Of course, you don’t go to Sesame Place for the food (or at least I hope, for your sake, you don’t). The appeal is in the rides and entertainment. We didn’t get to do as much as I would have liked because the lines were long on a hot summer Saturday. But we did hang out in Ernie’s Waterworks pools (which are short on waves and long on wading, perfect little kiddies), the Count’s Splash Castle (basically a series of mazes and slides like the one I went through and got stuck in all those years ago), Sesame Streak (a water slide for one or two), Big Bird’s Rambling River (which was as relaxing as I remembered), and the Sunny Day Carousel (my son’s first pick because he wanted to ride a blue horse). We stuck with the water rides – aside from the carousel, which was our first ride – because it was hot, hot, hot out there. Despite applying and re-applying sunblock, I did get a bit burned on my shoulders and my son ended up quite tan. Be prepared. We also used bug spray because of fears of Zica (which are nowhere near Pennsylvania at this time, but still).
All the rides seemed to be family friendly and appropriate for little guys. There were signs with measuring poles for some rides that required children under a certain height wear life vests, which were available. We did bring my son’s own vest, but he was tall enough to forego it on every ride on which we went. I was extra glad he had it, however, especially when he went down the blue slide in the Count’s play area by himself. It was great because he was so proud to go down on his own, and I met him on the bottom. My husband came – with a much bigger splash – right behind him.
Buy everything online, so you get all the discounts and know going into this what your day will be like and what you’ll be eating (more or less).
Bring towels and sunblock and bug spray – plenty of it.
Carry a bottles of water in a cooler bag.
Get a locker for your valuables (namely your wallet).

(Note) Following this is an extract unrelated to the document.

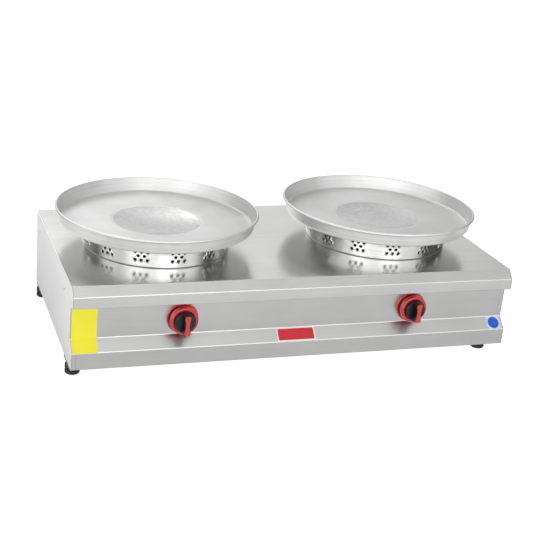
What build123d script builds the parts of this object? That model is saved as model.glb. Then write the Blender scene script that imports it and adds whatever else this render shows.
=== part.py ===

It is a bit costly but it’s better than worrying about this stuff while you’re on the rides.
Bring a plastic fanny pack or bag (that you can wear like a chain around your neck) to carry a few dollars and a phone at all times. Lots of people had these, and I was jealous. I wasn’t able to take nearly as many photos as I would have liked because my phone was locked up in the locker for fear of breaking or losing it.
Invest in water shoes. We were all wearing flip flops, so we would have to leave them by our stroller in the stroller parking area. The flip-flops fall off upon impact of landing from the slides. The pavement was scorching hot. We ended up carrying around my 40-lb., barefoot son. And my feet felt as though they were on fire the entire time. Not fun.
No matter how hard you try, you will pass souvenir stores, especially on your way in and out of the park. I didn’t want to argue with my son, who was already disappointed that we hadn’t actually met Elmo. So, we agreed to get him a small gift. I ended up paying $12 for a small car driven by Cookie Monster. He loves the thing, and even brought it to bed one night. But I wish I would have picked up a Sesame Street item at the dollar store and had it ready to whip out when he asked for something. Of course, you can also always make this a lesson and just say no. I’ve done that before on other trips, and despite the crying, I think he is slowly learning he can’t get everything he wants. At least, I hope he’s learning.